The Metzeler Tourance tyres inspire confidence and let you delve deep into the bike's handling abilities by offering lots of grip at all times. Riding the Tiger 1200 off-road also calls for a bit of getting used to. Off-road Pro mode makes sliding on dirt look easy, but it takes a bit of effort to get past the mental barrier of power sliding such a large and heavy motorcycle on loose gravel. Once you get past that barrier the Tiger 1200 is a lot of fun though and can be immensely rewarding and also seriously quick.
And while you're playing around, the semi-active suspension works over time to offer the best possible ride quality. I am seriously impressed with the plush ride the Tiger 1200 offers on almost any surface, as the suspension's bump absorption abilities are excellent. The suspension also soaks up undulations well at speeds, thereby making for a plush ride and adding to its impressive highway manners. The wide and comfortable seat adds to the comfort I had no trouble riding the Tiger 1200 for a couple of hours at a stretch, particularly thanks to the comfortable seat. Credit also goes to the impressive ergonomics, as the handlebar is now closer to the rider by 20 mm. I suspect taller riders might find the 'bars a little too close when standing up on the pegs and riding though.

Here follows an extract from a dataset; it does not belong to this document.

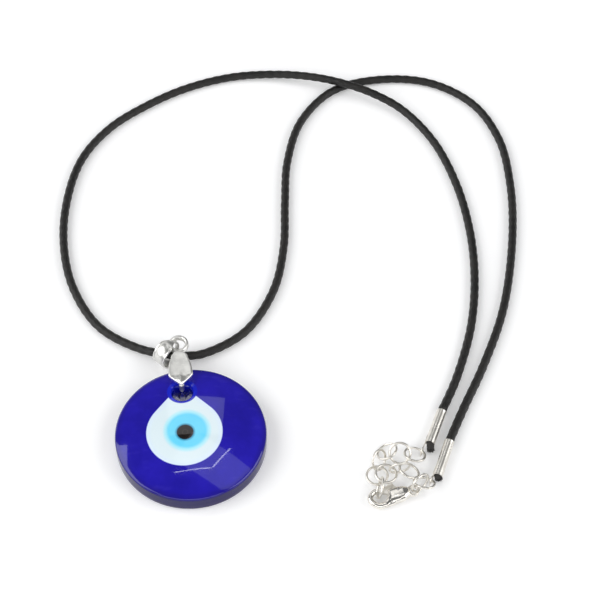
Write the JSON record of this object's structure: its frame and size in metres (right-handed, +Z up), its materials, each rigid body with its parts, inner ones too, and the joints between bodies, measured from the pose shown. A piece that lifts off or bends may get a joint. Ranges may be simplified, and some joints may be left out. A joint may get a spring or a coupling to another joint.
{
  "type": "evil eye pendant necklace",
  "caption": "Evil eye glass disc on a metal hoop-and-clip bail, threaded on a looped waxed cord that closes with a spring clasp and an extender chain.",
  "frame": {"origin": "on the table the necklace lies on, under the middle of the glass disc's back face", "axes": "+Z up out of the table, towards the eye's face; +X to the clasp's side; +Y to the far loops of the cord"},
  "size_m": [0.0994, 0.1152, 0.0073],
  "materials": {
    "cobalt_glass": "deep cobalt glass, fire polished",
    "white_glass": "opal white glass, glossy",
    "turquoise_glass": "turquoise glass, glossy",
    "black_glass": "near black glass, glossy",
    "plated_metal": "platinum coloured plating, polished",
    "spring_steel": "plain steel",
    "waxed_cord": "black waxed braid"
  },
  "bodies": {
    "cord_and_ends": {"neck_cord": "waxed_cord", "cord_crimp_a": "plated_metal", "cord_crimp_b": "plated_metal"},
    "hoop": {"bail_hoop": "plated_metal"},
    "clip": {"bail_clip": "plated_metal"},
    "disc": {"glass_disc": "cobalt_glass", "eye_white": "white_glass", "eye_iris": "turquoise_glass", "eye_pupil": "black_glass"},
    "ring_a": {"jump_ring_a": "plated_metal"},
    "link_01": {"chain_link_01": "plated_metal"},
    "link_02": {"chain_link_02": "plated_metal"},
    "link_03": {"chain_link_03": "plated_metal"},
    "link_04": {"chain_link_04": "plated_metal"},
    "link_05": {"chain_link_05": "plated_metal"},
    "link_06": {"chain_link_06": "plated_metal"},
    "link_07": {"chain_link_07": "plated_metal"},
    "link_08": {"chain_link_08": "plated_metal"},
    "ring_b": {"jump_ring_b": "plated_metal"},
    "ring_c": {"clasp_ring": "plated_metal"},
    "clasp": {"clasp_body": "plated_metal", "clasp_pin": "spring_steel", "clasp_spring": "spring_steel"},
    "lever": {"clasp_lever": "plated_metal"}
  },
  "joints": [
    {"name": "hoop_swing", "type": "hinge", "parent": "cord_and_ends", "child": "hoop", "pos_m": [-0.0054, 0.01995, 0.0023], "axis": [0.9714, -0.2354, 0.03], "range_deg": [0, 80]},
    {"name": "clip_swing", "type": "hinge", "parent": "hoop", "child": "clip", "pos_m": [-0.00345, 0.0216, 0.0033], "axis": [0.0057, -0.0256, 0.9997], "range_deg": [-12, 20]},
    {"name": "disc_swing", "type": "hinge", "parent": "clip", "child": "disc", "pos_m": [-0.00209, 0.01002, 0.00066], "axis": [0.0057, -0.0256, 0.9997], "range_deg": [-35, 30]},
    {"name": "ring_a_swing", "type": "hinge", "parent": "cord_and_ends", "child": "ring_a", "pos_m": [0.04571, -0.0025, 0.0011], "axis": [0, 0, 1], "range_deg": [-1, 1]},
    {"name": "link_01_swing", "type": "hinge", "parent": "ring_a", "child": "link_01", "pos_m": [0.04278, -0.00355, 0.00202], "axis": [0, 0, -1], "range_deg": [-1, 1]},
    {"name": "link_02_swing", "type": "hinge", "parent": "link_01", "child": "link_02", "pos_m": [0.04005, -0.00305, 0.00178], "axis": [0, 0, 1], "range_deg": [-1, 2]},
    {"name": "link_03_swing", "type": "hinge", "parent": "link_02", "child": "link_03", "pos_m": [0.03798, -0.00385, 0.0018], "axis": [0, 0, -1], "range_deg": [-3, 1]},
    {"name": "link_04_swing", "type": "hinge", "parent": "link_03", "child": "link_04", "pos_m": [0.03692, -0.00668, 0.00193], "axis": [0, 0, 1], "range_deg": [-2, 1]},
    {"name": "link_05_swing", "type": "hinge", "parent": "link_04", "child": "link_05", "pos_m": [0.03695, -0.00983, 0.00193], "axis": [0, 0, -1], "range_deg": [-4, 0]},
    {"name": "link_06_swing", "type": "hinge", "parent": "link_05", "child": "link_06", "pos_m": [0.0378, -0.00992, 0.00248], "axis": [0, 0, 1], "range_deg": [-2, 5]},
    {"name": "link_07_swing", "type": "hinge", "parent": "link_06", "child": "link_07", "pos_m": [0.03977, -0.00768, 0.0025], "axis": [0, 0, -1], "range_deg": [-8, 3]},
    {"name": "link_08_swing", "type": "hinge", "parent": "link_07", "child": "link_08", "pos_m": [0.04205, -0.00728, 0.0024], "axis": [0, 0, 1], "range_deg": [-6, 8]},
    {"name": "ring_b_swing", "type": "hinge", "parent": "cord_and_ends", "child": "ring_b", "pos_m": [0.04727, -0.00911, 0.0011], "axis": [0, 0, 1], "range_deg": [-1, 1]},
    {"name": "clasp_ring_swing", "type": "hinge", "parent": "ring_b", "child": "ring_c", "pos_m": [0.04543, -0.01022, 0.00215], "axis": [0, 0, -1], "range_deg": [-1, 2]},
    {"name": "clasp_swing", "type": "hinge", "parent": "ring_c", "child": "clasp", "pos_m": [0.0437, -0.0115, 0.0013], "axis": [0, 0, 1], "range_deg": [-2, 0.5]},
    {"name": "lever_press", "type": "hinge", "parent": "clasp", "child": "lever", "pos_m": [0.04067, -0.01179, 0.0013], "axis": [0, 0, 1], "range_deg": [0, 14], "stiffness_Nm_per_rad": 0.0004, "springref_deg": -8.59, "deforming": ["clasp_spring"]}
  ]
}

The 2018 Triumph Tiger 1200 betters its predecessor various fronts, especially the rider aids and powertrain. Getting used to its bulk is still a bit of a chore, but look past the heft and the Tiger 1200 is immensely rewarding. The bigger highlight to me though is the fact that the Tiger 1200 now retails at Rs 17 lakh ex-showroom, which is almost 2 lakh rupees lesser than last year's bike that retailed at Rs 18.75 lakh. The improved abilities and lower pricing in fact bring the Tiger 1200 closer to its arch rivals, the BMW R 1200 GS and Ducati Multistrada 1200S. Time for that epic ride I guess.